Candra bahkan terang-terangan menawarkan fee Rp2 ribu per kilogram timah kepada wartawan agar pemberitaan bisa dikendalikan. “Jadi ku minta tolong, tolong di-cancel dulu, kalau sudah kerja bisa lah saya atur. Pron sekarang paling banyak 50 unit, kemarin sempat stop karena razia. Tolong yah berita itu dihapus dulu dari group-group,” jelasnya.
Sementara itu, salah satu kolektor bernama Buyung saat dikonfirmasi memilih bungkam dan belum memberikan tanggapan.

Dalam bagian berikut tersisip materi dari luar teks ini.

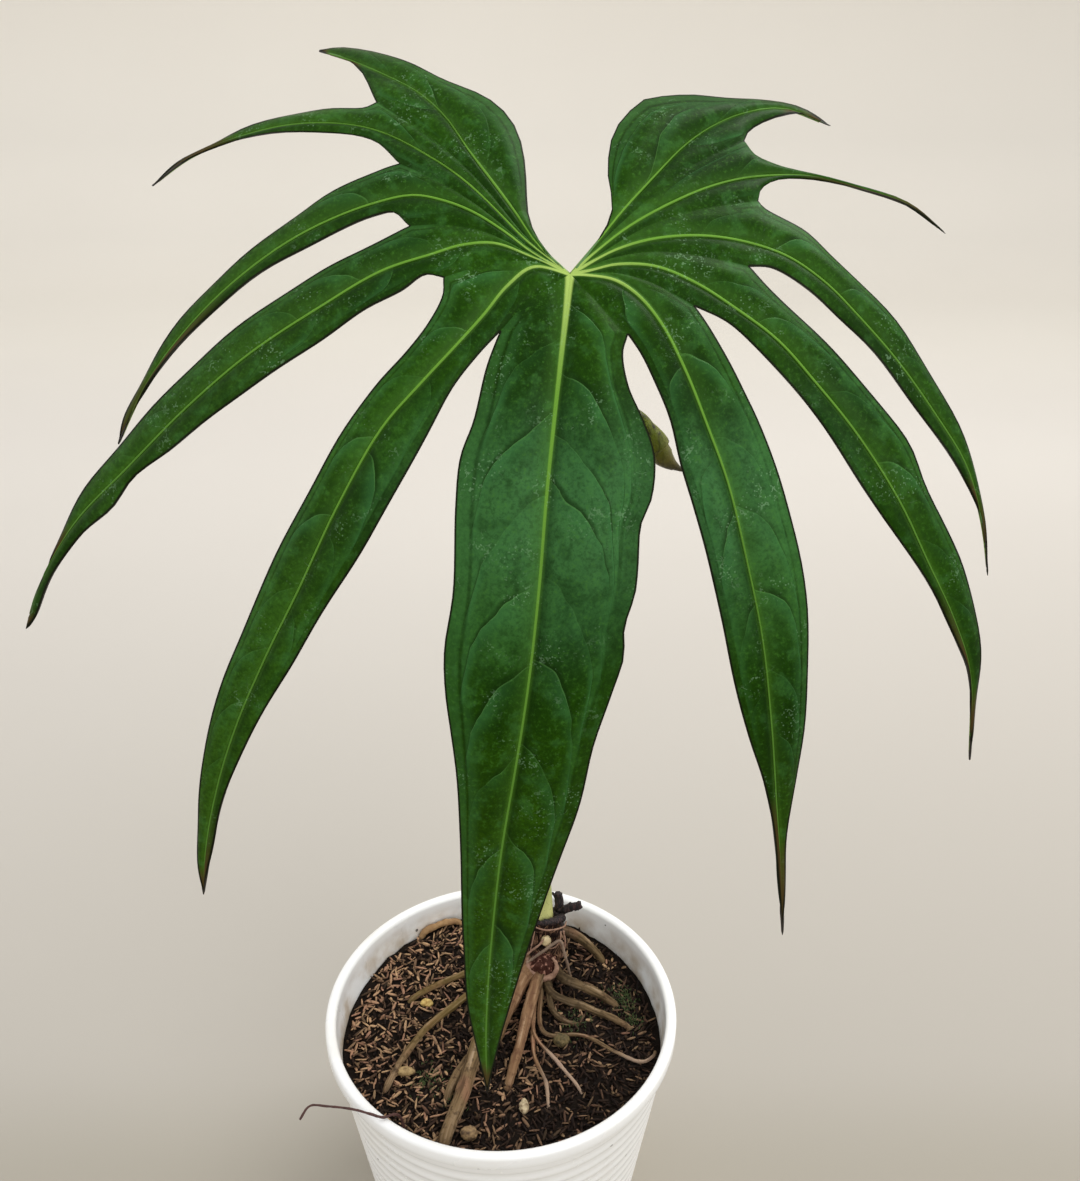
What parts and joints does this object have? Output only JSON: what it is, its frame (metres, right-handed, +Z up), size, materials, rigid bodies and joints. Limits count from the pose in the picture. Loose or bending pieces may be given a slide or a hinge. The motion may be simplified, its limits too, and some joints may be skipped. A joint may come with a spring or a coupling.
{
  "type": "potted anthurium pedatoradiatum",
  "caption": "Anthurium in a plain white tapered pot: a large glossy leaf cut into long pointed lobes on an upright stalk, a furled young leaf, and a rootstock with surface roots in husky mix.",
  "frame": {"origin": "middle of the pot's flat underside", "axes": "+Z up; -Y is the front, where the leaf's middle lobe hangs down before the pot's middle; +X to the right as seen from the front"},
  "size_m": [0.4144, 0.2123, 0.5934],
  "materials": {
    "white_plastic": "smooth, slightly soiled",
    "potting_mix": "rough, loose husks",
    "leaf_green": "glossy",
    "stalk_green": "satin",
    "young_olive": "satin",
    "root_tan": "rough, fibrous",
    "dry_brown": "matt, papery",
    "pebble_tan": "matt"
  },
  "bodies": {
    "root": {"leaf_blade": "leaf_green", "leaf_petiole": "stalk_green", "young_leaf": "young_olive", "young_petiole": "stalk_green", "rootstock": "root_tan", "dry_sheath": "dry_brown", "dry_rootlet": "dry_brown", "stray_rootlet": "dry_brown", "pot": "white_plastic", "potting_mix": "potting_mix", "pebble_brown": "pebble_tan", "pebble_chunk": "pebble_tan", "pebble_yellow": "pebble_tan", "pebble_pale": "pebble_tan", "pebble_lump": "pebble_tan"}
  },
  "joints": []
}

Aktivitas tambang apung di DAS Jada Bahrin ini dikhawatirkan menimbulkan kerusakan lingkungan. Ekosistem perairan terancam, habitat buaya menjadi rawan konflik, serta sedimentasi berpotensi mencemari sungai yang sehari-hari dimanfaatkan warga untuk mencari ikan, kepiting, dan udang.
Padahal, aliran sungai tersebut selama ini juga menjadi lokasi favorit pemancing udang, baik bagi warga lokal maupun pendatang. Masyarakat berharap aparat dan pemerintah segera bertindak tegas. “Kalau dibiarkan terus, bukan hanya lingkungan yang rusak, tapi juga bisa timbul konflik sosial, bahkan konflik antara buaya dan manusia,” tutup salah satu warga. (Red/Syl)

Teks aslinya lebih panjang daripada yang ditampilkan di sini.